> **Exercise requirements**:
Reproduce all of the data exactly.

> **Input for this task**:
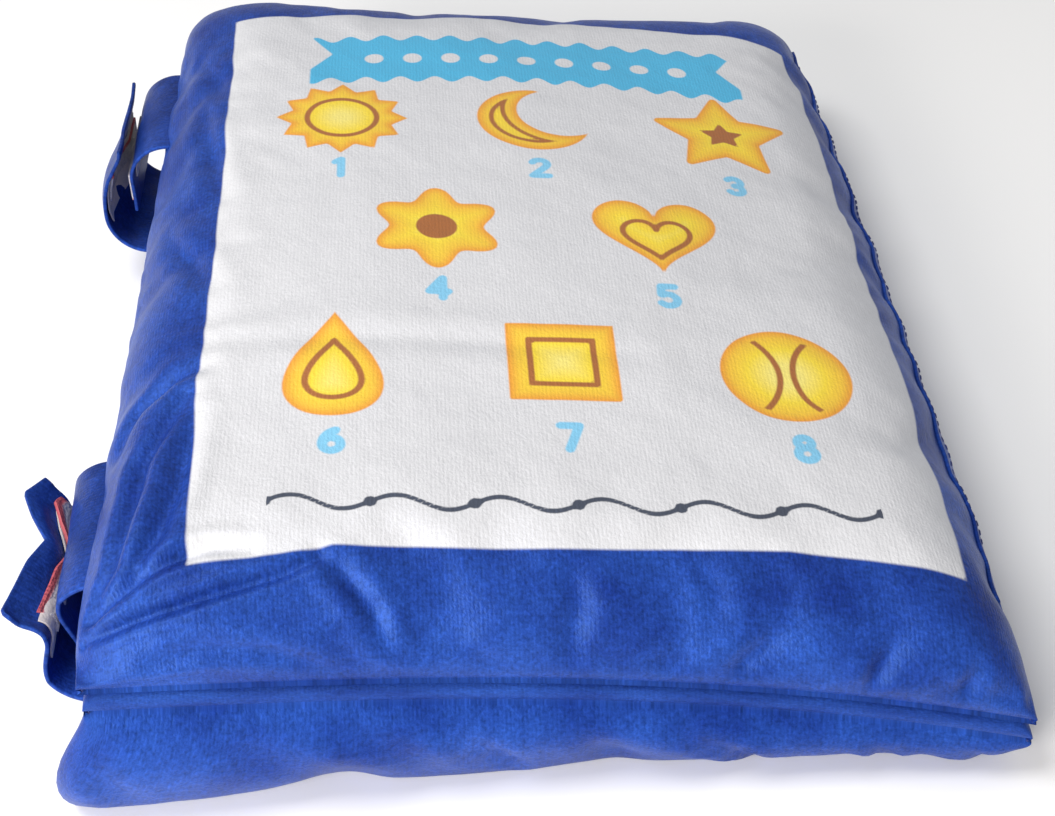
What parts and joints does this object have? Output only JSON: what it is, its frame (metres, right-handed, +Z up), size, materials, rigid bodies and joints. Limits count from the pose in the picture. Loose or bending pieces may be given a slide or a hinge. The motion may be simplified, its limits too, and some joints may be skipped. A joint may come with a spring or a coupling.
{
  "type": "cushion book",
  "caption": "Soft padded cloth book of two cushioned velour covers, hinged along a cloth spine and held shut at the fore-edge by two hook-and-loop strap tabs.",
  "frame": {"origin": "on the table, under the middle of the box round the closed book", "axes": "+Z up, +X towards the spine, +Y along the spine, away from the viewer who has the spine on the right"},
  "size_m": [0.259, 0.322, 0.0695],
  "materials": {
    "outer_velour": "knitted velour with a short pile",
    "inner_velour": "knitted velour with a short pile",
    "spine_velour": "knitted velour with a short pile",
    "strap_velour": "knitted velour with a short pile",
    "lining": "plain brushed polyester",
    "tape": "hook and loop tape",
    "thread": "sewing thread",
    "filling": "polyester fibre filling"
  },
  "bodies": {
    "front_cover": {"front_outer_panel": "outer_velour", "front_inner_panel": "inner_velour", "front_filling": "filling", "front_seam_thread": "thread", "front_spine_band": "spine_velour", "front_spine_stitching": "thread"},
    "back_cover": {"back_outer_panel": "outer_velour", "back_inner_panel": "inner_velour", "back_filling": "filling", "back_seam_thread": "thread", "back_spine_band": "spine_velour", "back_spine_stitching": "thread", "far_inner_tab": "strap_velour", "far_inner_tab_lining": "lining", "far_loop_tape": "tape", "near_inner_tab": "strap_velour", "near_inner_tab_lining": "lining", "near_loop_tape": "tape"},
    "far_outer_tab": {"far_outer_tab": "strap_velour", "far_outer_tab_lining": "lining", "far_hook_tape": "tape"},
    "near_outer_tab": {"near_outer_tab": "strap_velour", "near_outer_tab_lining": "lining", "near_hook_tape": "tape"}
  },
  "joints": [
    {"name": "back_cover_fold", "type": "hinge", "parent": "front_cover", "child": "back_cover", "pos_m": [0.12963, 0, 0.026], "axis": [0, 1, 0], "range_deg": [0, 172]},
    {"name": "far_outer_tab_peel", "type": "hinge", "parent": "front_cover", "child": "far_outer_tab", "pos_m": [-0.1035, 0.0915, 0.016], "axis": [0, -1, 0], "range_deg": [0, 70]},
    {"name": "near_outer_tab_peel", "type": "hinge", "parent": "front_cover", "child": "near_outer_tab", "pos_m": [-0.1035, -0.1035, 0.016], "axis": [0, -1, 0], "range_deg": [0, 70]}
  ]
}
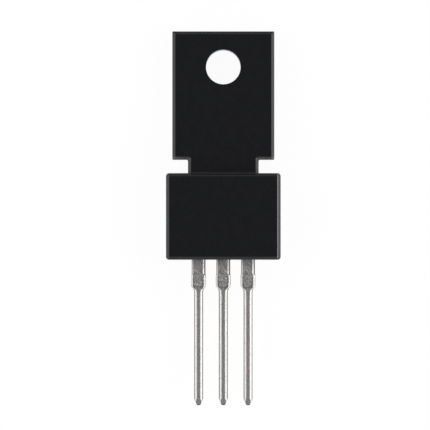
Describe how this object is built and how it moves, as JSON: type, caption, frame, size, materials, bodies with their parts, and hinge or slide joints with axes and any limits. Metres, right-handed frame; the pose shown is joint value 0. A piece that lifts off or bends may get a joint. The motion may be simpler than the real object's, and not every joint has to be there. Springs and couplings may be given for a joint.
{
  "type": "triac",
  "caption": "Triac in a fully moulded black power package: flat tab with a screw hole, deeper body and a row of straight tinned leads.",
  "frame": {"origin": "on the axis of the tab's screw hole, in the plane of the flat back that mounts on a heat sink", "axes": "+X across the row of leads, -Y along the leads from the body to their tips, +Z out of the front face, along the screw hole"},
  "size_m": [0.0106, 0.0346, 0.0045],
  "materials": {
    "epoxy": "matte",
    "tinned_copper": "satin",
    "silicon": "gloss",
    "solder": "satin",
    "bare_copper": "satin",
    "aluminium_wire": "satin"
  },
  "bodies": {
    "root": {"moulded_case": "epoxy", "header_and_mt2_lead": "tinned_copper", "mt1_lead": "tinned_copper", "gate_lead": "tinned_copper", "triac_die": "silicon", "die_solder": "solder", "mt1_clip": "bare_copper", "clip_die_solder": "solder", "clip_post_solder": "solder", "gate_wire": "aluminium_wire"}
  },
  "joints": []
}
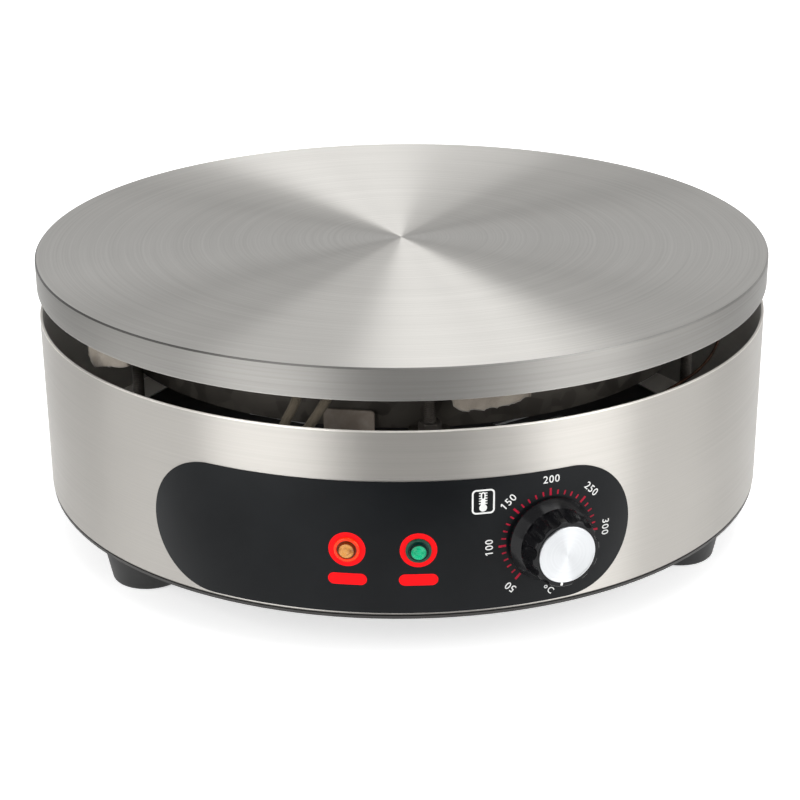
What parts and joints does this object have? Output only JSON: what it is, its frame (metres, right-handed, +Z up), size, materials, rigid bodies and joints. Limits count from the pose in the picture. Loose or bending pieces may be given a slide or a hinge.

> **Task output**:
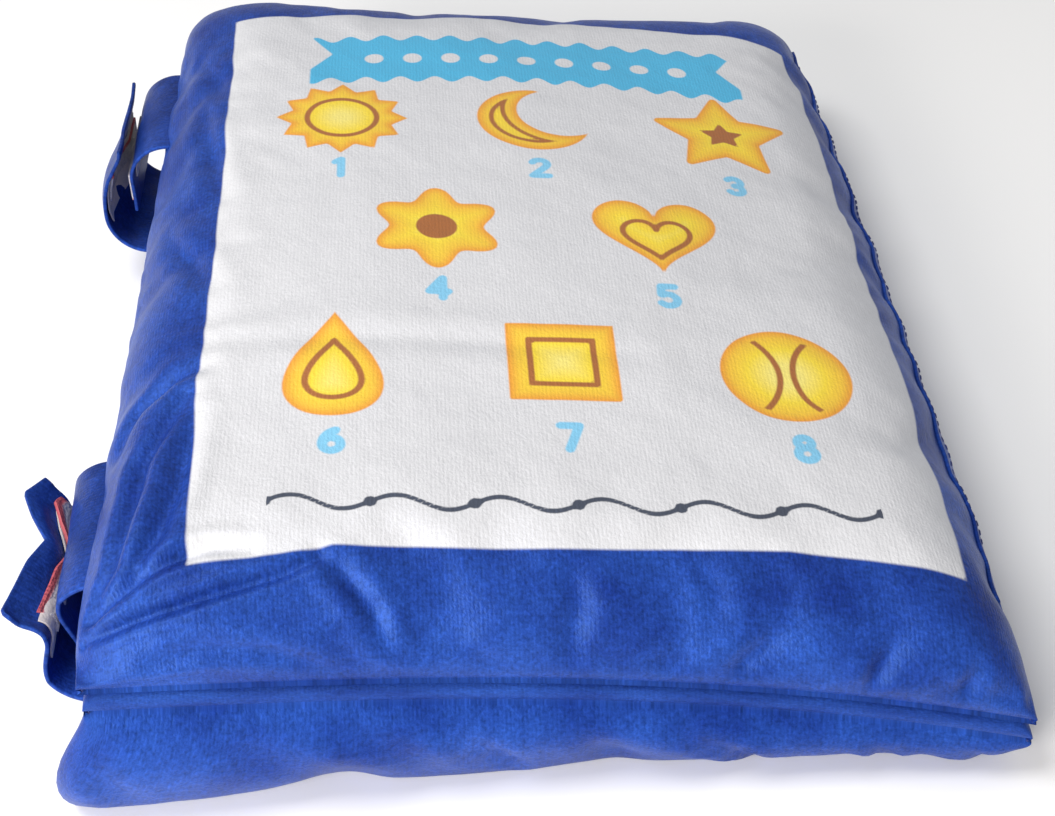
What parts and joints does this object have? Output only JSON: what it is, its frame (metres, right-handed, +Z up), size, materials, rigid bodies and joints. Limits count from the pose in the picture. Loose or bending pieces may be given a slide or a hinge. The motion may be simplified, its limits too, and some joints may be skipped. A joint may come with a spring or a coupling.
{
  "type": "cushion book",
  "caption": "Soft padded cloth book of two cushioned velour covers, hinged along a cloth spine and held shut at the fore-edge by two hook-and-loop strap tabs.",
  "frame": {"origin": "on the table, under the middle of the box round the closed book", "axes": "+Z up, +X towards the spine, +Y along the spine, away from the viewer who has the spine on the right"},
  "size_m": [0.259, 0.322, 0.0695],
  "materials": {
    "outer_velour": "knitted velour with a short pile",
    "inner_velour": "knitted velour with a short pile",
    "spine_velour": "knitted velour with a short pile",
    "strap_velour": "knitted velour with a short pile",
    "lining": "plain brushed polyester",
    "tape": "hook and loop tape",
    "thread": "sewing thread",
    "filling": "polyester fibre filling"
  },
  "bodies": {
    "front_cover": {"front_outer_panel": "outer_velour", "front_inner_panel": "inner_velour", "front_filling": "filling", "front_seam_thread": "thread", "front_spine_band": "spine_velour", "front_spine_stitching": "thread"},
    "back_cover": {"back_outer_panel": "outer_velour", "back_inner_panel": "inner_velour", "back_filling": "filling", "back_seam_thread": "thread", "back_spine_band": "spine_velour", "back_spine_stitching": "thread", "far_inner_tab": "strap_velour", "far_inner_tab_lining": "lining", "far_loop_tape": "tape", "near_inner_tab": "strap_velour", "near_inner_tab_lining": "lining", "near_loop_tape": "tape"},
    "far_outer_tab": {"far_outer_tab": "strap_velour", "far_outer_tab_lining": "lining", "far_hook_tape": "tape"},
    "near_outer_tab": {"near_outer_tab": "strap_velour", "near_outer_tab_lining": "lining", "near_hook_tape": "tape"}
  },
  "joints": [
    {"name": "back_cover_fold", "type": "hinge", "parent": "front_cover", "child": "back_cover", "pos_m": [0.12963, 0, 0.026], "axis": [0, 1, 0], "range_deg": [0, 172]},
    {"name": "far_outer_tab_peel", "type": "hinge", "parent": "front_cover", "child": "far_outer_tab", "pos_m": [-0.1035, 0.0915, 0.016], "axis": [0, -1, 0], "range_deg": [0, 70]},
    {"name": "near_outer_tab_peel", "type": "hinge", "parent": "front_cover", "child": "near_outer_tab", "pos_m": [-0.1035, -0.1035, 0.016], "axis": [0, -1, 0], "range_deg": [0, 70]}
  ]
}
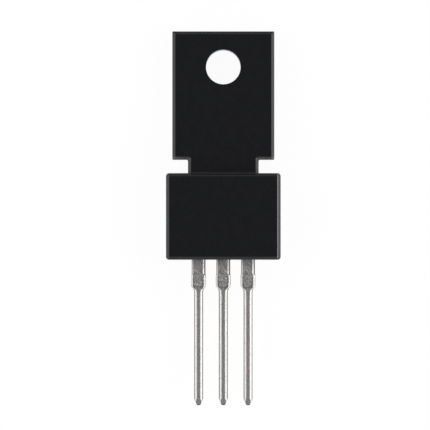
Describe how this object is built and how it moves, as JSON: type, caption, frame, size, materials, bodies with their parts, and hinge or slide joints with axes and any limits. Metres, right-handed frame; the pose shown is joint value 0. A piece that lifts off or bends may get a joint. The motion may be simpler than the real object's, and not every joint has to be there. Springs and couplings may be given for a joint.
{
  "type": "triac",
  "caption": "Triac in a fully moulded black power package: flat tab with a screw hole, deeper body and a row of straight tinned leads.",
  "frame": {"origin": "on the axis of the tab's screw hole, in the plane of the flat back that mounts on a heat sink", "axes": "+X across the row of leads, -Y along the leads from the body to their tips, +Z out of the front face, along the screw hole"},
  "size_m": [0.0106, 0.0346, 0.0045],
  "materials": {
    "epoxy": "matte",
    "tinned_copper": "satin",
    "silicon": "gloss",
    "solder": "satin",
    "bare_copper": "satin",
    "aluminium_wire": "satin"
  },
  "bodies": {
    "root": {"moulded_case": "epoxy", "header_and_mt2_lead": "tinned_copper", "mt1_lead": "tinned_copper", "gate_lead": "tinned_copper", "triac_die": "silicon", "die_solder": "solder", "mt1_clip": "bare_copper", "clip_die_solder": "solder", "clip_post_solder": "solder", "gate_wire": "aluminium_wire"}
  },
  "joints": []
}
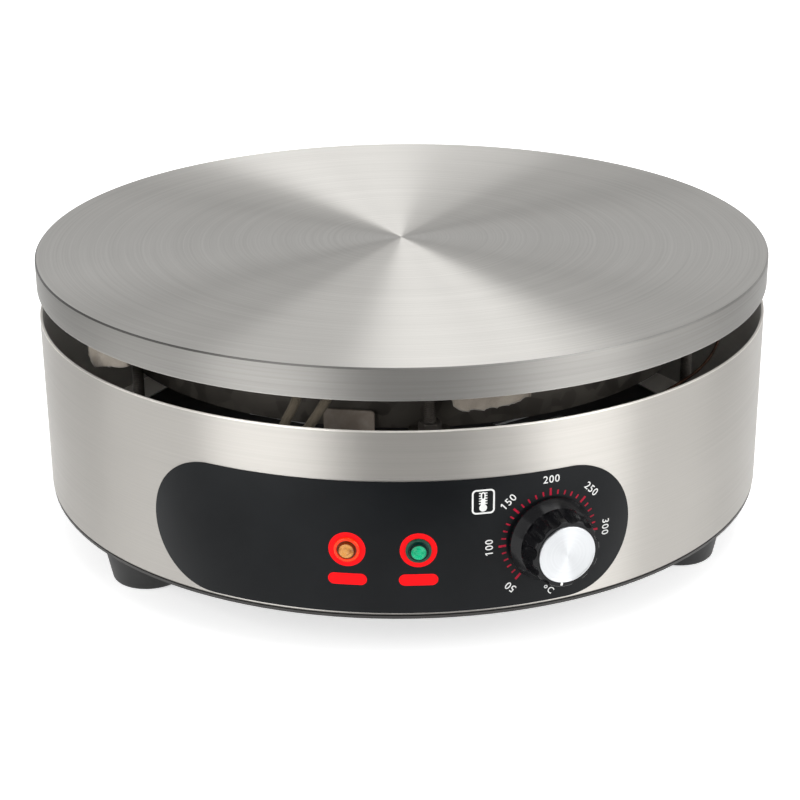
What parts and joints does this object have? Output only JSON: what it is, its frame (metres, right-handed, +Z up), size, materials, rigid bodies and joints. Limits count from the pose in the picture. Loose or bending pieces may be given a slide or a hinge.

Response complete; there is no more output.